STATED PROBLEM: Please quote exactly the opening lines of the data, from the first line to the one where "in the spiral" appears.

SUPPLIED DATA:
## begin
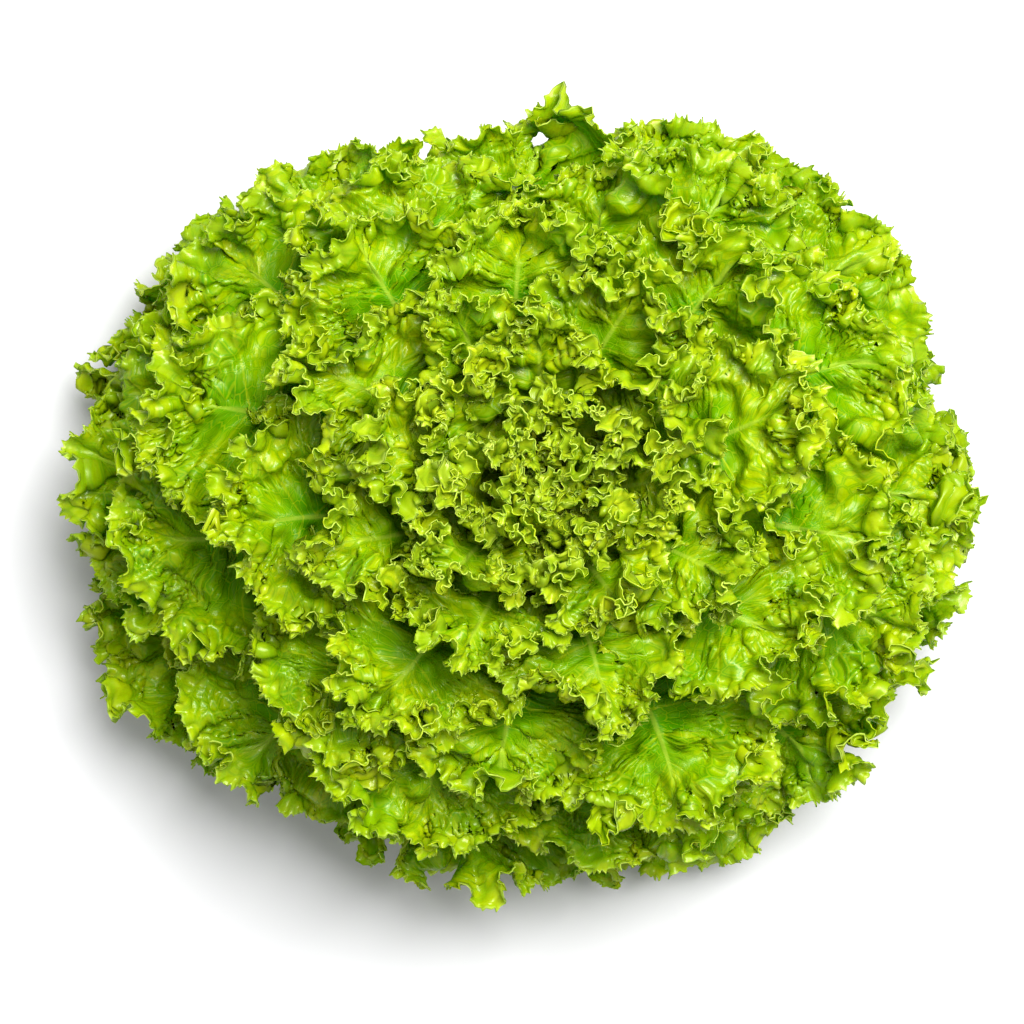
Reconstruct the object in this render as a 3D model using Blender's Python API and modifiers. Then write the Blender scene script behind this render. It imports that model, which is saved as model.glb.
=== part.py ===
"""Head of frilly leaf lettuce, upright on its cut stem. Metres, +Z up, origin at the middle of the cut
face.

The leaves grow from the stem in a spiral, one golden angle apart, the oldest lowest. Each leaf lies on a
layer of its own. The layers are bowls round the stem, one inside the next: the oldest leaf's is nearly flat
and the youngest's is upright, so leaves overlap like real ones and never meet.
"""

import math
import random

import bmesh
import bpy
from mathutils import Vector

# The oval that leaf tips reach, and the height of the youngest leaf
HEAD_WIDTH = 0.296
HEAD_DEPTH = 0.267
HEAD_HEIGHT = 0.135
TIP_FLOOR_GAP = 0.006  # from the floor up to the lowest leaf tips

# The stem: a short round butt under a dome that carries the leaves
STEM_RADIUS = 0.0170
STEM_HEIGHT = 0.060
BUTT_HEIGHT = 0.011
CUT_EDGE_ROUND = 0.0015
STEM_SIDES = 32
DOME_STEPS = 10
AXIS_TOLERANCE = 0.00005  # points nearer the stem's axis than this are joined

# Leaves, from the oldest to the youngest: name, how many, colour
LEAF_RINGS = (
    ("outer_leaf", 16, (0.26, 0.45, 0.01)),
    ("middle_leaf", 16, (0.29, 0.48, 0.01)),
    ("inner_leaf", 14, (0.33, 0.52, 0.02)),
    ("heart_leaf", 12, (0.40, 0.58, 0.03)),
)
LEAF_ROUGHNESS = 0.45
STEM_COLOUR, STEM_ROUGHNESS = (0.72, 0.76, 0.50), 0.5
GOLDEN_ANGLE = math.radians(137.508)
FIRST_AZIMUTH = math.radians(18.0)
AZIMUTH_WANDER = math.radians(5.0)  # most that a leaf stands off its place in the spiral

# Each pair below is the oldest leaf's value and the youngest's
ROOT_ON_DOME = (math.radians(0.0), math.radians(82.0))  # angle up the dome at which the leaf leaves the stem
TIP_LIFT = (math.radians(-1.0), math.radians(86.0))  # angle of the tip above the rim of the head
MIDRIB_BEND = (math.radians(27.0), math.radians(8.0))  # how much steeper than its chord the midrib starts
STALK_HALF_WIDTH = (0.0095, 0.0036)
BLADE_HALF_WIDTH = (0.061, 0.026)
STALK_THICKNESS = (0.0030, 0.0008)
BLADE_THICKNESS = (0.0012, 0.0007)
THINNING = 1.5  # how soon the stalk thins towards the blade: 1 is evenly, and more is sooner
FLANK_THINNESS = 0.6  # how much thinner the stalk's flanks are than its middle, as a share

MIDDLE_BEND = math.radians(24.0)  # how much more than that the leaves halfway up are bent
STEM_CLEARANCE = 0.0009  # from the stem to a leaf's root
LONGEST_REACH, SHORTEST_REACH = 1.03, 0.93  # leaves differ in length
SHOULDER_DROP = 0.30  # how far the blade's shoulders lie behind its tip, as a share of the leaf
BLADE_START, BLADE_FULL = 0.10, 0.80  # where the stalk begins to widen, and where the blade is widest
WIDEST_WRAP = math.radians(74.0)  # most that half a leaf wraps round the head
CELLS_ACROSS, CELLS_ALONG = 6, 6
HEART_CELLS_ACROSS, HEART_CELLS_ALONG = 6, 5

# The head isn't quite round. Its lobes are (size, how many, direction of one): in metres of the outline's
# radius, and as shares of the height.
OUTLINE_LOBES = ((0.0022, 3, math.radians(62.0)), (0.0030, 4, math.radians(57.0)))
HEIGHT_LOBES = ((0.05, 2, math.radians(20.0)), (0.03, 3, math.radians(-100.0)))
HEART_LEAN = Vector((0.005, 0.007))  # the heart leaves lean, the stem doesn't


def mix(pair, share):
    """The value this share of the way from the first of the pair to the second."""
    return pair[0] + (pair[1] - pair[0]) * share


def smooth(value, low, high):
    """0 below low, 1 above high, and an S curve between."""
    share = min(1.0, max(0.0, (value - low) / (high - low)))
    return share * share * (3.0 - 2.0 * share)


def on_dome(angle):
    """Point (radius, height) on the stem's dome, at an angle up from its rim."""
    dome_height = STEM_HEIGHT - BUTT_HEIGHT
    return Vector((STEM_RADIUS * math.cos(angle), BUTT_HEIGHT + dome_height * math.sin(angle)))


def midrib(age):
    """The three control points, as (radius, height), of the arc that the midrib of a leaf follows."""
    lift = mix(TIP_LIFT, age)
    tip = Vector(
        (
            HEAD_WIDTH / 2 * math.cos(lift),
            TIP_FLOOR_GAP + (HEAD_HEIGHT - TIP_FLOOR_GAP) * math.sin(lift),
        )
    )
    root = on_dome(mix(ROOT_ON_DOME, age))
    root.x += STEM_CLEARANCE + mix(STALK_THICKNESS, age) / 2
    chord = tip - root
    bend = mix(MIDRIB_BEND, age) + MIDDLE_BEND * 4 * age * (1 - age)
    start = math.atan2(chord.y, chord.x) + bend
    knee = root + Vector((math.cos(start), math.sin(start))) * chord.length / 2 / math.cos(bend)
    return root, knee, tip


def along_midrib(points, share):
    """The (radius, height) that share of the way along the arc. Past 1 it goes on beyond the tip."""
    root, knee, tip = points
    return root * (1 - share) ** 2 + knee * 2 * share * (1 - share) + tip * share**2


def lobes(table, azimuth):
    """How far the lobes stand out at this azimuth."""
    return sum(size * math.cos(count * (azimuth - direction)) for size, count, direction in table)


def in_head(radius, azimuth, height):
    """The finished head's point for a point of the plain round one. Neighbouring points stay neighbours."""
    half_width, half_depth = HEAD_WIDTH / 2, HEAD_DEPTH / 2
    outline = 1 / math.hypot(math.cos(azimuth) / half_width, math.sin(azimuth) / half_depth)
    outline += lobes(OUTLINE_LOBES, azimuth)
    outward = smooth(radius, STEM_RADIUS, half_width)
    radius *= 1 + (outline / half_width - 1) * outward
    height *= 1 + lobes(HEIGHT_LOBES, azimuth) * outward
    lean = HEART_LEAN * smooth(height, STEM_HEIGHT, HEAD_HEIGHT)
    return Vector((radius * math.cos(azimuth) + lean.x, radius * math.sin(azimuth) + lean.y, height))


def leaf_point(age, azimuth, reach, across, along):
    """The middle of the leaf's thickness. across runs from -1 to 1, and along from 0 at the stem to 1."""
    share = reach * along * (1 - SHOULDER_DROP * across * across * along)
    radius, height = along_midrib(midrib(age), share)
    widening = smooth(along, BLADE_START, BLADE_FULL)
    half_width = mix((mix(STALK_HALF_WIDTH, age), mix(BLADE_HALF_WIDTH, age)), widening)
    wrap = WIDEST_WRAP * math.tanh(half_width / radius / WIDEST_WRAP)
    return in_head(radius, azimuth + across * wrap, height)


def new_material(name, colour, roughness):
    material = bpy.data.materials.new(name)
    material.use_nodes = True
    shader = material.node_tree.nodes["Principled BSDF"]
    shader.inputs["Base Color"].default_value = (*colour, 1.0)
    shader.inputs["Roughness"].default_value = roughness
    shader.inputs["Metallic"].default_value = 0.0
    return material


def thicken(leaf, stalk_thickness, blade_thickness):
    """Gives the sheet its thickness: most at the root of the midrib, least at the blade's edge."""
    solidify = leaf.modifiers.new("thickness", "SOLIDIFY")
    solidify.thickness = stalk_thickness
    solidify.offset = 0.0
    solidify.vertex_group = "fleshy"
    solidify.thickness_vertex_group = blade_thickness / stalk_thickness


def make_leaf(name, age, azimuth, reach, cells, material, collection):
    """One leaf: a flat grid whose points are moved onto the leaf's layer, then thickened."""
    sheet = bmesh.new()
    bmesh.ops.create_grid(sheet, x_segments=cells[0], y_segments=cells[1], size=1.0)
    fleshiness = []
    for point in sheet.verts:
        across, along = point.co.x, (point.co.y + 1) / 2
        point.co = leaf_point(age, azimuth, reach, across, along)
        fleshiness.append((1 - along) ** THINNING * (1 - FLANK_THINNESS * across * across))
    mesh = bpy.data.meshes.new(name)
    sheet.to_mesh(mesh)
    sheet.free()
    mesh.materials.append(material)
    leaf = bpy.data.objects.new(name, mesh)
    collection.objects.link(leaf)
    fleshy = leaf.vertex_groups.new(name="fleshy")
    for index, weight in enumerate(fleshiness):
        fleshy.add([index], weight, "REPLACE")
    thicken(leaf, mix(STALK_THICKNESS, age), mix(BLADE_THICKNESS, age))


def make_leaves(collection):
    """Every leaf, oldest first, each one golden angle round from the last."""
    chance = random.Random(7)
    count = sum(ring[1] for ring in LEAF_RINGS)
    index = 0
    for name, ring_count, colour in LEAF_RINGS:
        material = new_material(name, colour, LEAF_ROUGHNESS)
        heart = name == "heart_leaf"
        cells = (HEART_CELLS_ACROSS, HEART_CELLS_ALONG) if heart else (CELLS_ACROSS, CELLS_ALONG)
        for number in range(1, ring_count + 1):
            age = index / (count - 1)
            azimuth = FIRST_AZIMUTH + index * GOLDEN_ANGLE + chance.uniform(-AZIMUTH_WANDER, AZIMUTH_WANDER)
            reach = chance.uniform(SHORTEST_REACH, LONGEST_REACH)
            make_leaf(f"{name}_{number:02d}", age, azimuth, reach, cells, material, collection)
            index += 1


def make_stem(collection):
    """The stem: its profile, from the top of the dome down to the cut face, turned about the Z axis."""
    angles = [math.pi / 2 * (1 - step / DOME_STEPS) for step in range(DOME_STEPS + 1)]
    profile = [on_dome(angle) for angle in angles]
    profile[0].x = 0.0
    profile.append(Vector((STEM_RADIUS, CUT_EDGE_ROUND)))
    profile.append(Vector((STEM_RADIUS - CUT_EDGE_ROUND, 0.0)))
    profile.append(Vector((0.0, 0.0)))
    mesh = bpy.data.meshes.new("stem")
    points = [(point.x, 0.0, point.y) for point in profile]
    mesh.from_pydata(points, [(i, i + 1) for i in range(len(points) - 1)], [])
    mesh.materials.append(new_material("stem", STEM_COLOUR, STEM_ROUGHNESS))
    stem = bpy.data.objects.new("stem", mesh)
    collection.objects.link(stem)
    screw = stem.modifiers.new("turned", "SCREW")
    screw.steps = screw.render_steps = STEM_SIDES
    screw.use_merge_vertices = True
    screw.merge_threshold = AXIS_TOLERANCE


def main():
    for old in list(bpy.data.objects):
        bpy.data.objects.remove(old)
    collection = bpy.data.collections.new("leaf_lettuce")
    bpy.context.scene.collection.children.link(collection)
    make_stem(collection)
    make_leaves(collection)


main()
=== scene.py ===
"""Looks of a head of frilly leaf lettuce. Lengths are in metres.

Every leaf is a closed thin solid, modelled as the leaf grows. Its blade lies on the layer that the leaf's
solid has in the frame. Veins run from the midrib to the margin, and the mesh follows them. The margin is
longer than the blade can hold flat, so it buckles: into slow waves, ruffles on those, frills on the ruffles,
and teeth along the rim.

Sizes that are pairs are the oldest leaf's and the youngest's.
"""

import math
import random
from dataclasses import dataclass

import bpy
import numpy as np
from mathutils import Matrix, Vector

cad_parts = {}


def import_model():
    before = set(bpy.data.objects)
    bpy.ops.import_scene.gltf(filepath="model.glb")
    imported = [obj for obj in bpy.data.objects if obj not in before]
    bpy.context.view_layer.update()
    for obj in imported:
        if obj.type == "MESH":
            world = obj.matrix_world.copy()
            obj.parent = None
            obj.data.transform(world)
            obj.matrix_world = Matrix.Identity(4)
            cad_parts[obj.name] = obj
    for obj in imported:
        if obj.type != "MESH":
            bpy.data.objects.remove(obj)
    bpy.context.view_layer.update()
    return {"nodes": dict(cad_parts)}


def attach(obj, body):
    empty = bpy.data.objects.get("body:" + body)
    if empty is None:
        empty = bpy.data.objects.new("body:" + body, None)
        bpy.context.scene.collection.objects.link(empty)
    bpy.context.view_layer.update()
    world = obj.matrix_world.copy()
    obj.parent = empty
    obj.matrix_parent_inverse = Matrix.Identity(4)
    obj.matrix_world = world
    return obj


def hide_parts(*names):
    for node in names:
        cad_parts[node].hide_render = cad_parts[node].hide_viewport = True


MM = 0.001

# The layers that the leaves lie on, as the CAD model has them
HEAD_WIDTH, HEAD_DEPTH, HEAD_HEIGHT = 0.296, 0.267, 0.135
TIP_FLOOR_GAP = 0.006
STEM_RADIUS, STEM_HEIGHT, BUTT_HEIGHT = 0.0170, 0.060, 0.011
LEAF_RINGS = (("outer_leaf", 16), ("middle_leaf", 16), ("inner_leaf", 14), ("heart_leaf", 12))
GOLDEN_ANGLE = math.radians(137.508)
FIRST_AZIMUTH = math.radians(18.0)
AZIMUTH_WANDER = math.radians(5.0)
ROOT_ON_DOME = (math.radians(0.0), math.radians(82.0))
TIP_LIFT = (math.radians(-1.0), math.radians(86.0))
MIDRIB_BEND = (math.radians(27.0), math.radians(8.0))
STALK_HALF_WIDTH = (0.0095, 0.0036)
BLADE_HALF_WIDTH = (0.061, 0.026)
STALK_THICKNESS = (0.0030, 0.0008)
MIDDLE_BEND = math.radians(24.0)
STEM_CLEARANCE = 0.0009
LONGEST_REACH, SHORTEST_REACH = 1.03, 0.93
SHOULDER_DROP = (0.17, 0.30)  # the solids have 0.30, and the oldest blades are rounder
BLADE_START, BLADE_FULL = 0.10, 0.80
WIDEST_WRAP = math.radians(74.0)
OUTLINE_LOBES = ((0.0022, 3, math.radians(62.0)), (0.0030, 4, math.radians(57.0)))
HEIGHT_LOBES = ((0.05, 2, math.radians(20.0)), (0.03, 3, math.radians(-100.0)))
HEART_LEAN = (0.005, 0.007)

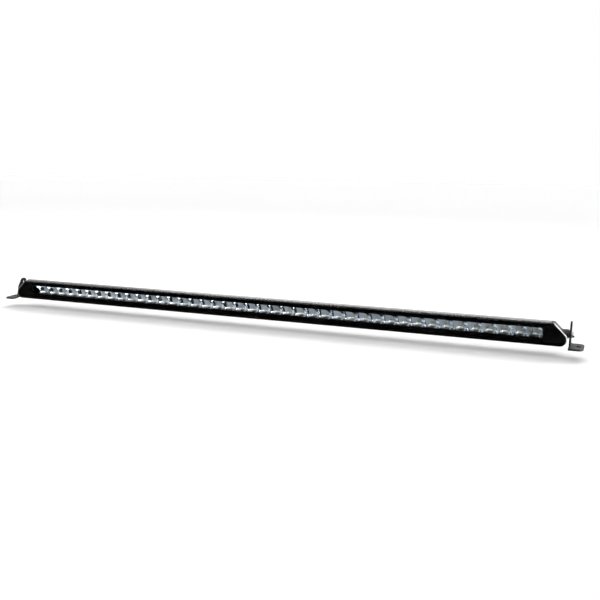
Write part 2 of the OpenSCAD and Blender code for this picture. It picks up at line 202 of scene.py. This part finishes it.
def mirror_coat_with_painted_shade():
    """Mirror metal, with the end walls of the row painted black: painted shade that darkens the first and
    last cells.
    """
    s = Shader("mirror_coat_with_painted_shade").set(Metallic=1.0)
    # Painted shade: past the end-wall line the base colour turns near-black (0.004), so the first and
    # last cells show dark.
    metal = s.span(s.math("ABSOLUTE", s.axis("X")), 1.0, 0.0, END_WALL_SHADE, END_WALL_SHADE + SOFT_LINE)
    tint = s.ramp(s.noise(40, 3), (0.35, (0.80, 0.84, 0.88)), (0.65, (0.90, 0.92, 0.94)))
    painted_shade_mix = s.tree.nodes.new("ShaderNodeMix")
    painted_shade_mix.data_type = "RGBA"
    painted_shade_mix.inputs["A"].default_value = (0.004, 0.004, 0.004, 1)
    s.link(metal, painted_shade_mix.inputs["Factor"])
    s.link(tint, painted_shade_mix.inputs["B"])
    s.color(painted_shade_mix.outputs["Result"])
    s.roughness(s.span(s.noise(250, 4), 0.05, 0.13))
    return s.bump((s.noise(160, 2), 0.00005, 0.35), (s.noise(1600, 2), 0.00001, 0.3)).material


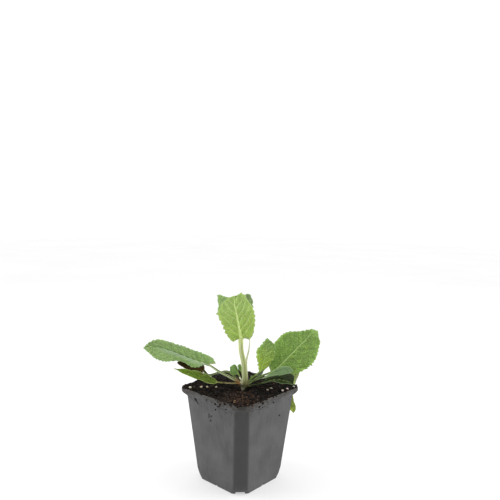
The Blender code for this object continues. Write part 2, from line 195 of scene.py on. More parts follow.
## end
OUTPUT FOR THIS EXERCISE:
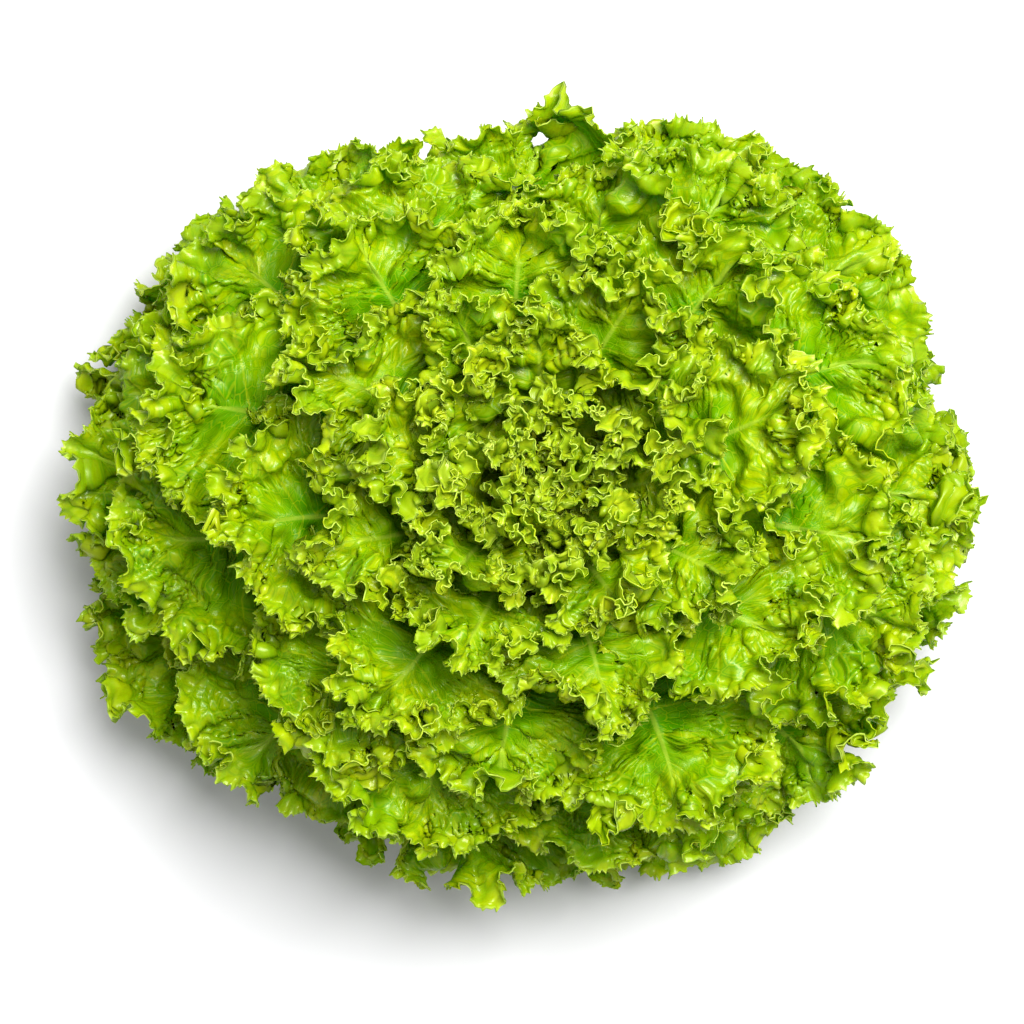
Reconstruct the object in this render as a 3D model using Blender's Python API and modifiers. Then write the Blender scene script behind this render. It imports that model, which is saved as model.glb.
=== part.py ===
"""Head of frilly leaf lettuce, upright on its cut stem. Metres, +Z up, origin at the middle of the cut
face.

The leaves grow from the stem in a spiral, one golden angle apart, the oldest lowest. Each leaf lies on a
layer of its own. The layers are bowls round the stem, one inside the next: the oldest leaf's is nearly flat
and the youngest's is upright, so leaves overlap like real ones and never meet.
"""

import math
import random

import bmesh
import bpy
from mathutils import Vector

# The oval that leaf tips reach, and the height of the youngest leaf
HEAD_WIDTH = 0.296
HEAD_DEPTH = 0.267
HEAD_HEIGHT = 0.135
TIP_FLOOR_GAP = 0.006  # from the floor up to the lowest leaf tips

# The stem: a short round butt under a dome that carries the leaves
STEM_RADIUS = 0.0170
STEM_HEIGHT = 0.060
BUTT_HEIGHT = 0.011
CUT_EDGE_ROUND = 0.0015
STEM_SIDES = 32
DOME_STEPS = 10
AXIS_TOLERANCE = 0.00005  # points nearer the stem's axis than this are joined

# Leaves, from the oldest to the youngest: name, how many, colour
LEAF_RINGS = (
    ("outer_leaf", 16, (0.26, 0.45, 0.01)),
    ("middle_leaf", 16, (0.29, 0.48, 0.01)),
    ("inner_leaf", 14, (0.33, 0.52, 0.02)),
    ("heart_leaf", 12, (0.40, 0.58, 0.03)),
)
LEAF_ROUGHNESS = 0.45
STEM_COLOUR, STEM_ROUGHNESS = (0.72, 0.76, 0.50), 0.5
GOLDEN_ANGLE = math.radians(137.508)
FIRST_AZIMUTH = math.radians(18.0)
AZIMUTH_WANDER = math.radians(5.0)  # most that a leaf stands off its place in the spiral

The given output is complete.